Когда ранний северосунский период сменяется поздним южносунским, то происходит еще один переворот в живописи. Перед нами картины, изображающие одинокого отшельника – большая часть листа не заполнена. Это направление живописи получило название Ма-Ся по фамилиям художников Ма Юаня и Ся Гуя. Что же оно из себя представляло?
В южносунскую эпоху меняется размер картины. Пейзажи северосунских художников грандиозны не только по изображаемым видам, но и по своим размерам – это свитки более метра длиной. В южносунскую эпоху одной из любимых поверхностей, на которых писали художники, были веера. Картина становится маленькой.
На картине появляется человек, человек крупным планом. Но что это за человек? Это отшельник. Это одинокий отшельник, размышляющий на лоне природы о вечном. И взгляд его, как правило, устремлен в незаполненную часть листа – в небытие, в истинный мир, в мир Дао, не выражаемый зримыми образами. Вспомним стихи Тао.

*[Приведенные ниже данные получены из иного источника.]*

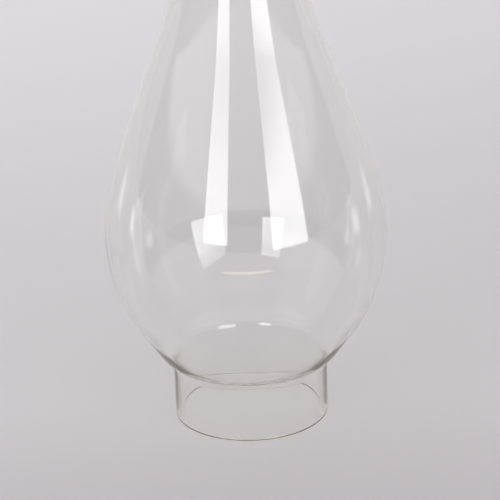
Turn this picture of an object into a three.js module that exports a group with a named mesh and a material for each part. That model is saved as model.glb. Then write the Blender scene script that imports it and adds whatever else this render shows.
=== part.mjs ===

Возникает и новый принцип построения композиции – диагональный, а точнее – крестообразный. Таковы картины Ма Юаня «Лунная ночь» и «Буря» Ся Гуя, где изображение занимает левый нижний угол, но взгляд скользит вправо и вверх – это взгляд отшельника, устремленный на луну, это взгляд зрителя, переходящий с охваченной бурей деревушки на выступающие из грозовой мглы горы.
Изощренная сложность композиции, кажущейся столь естественной, внутренняя наполненность пустого пространства делает картины Ма-Ся величайшим достижением китайской живописи.
В позднесунскую эпоху происходит слияние тех идей, которые выражались в поэзии еще раньше Танов и которые теперь пришли в живопись. Живопись конца сунской эпохи – это размышление одинокого отшельника о Вечном. И это и будет высшим взлетом китайской живописи. В дальнейшем китайским художникам останется только осваивать то, что им оставили мастера эпохи Сун. И эта тема – одинокий отшельник на лоне природы – станет в дальнейшем канонизированной.
Природа вторит состоянию души поэта и художника, приглашая нас к размышлению о Вечном.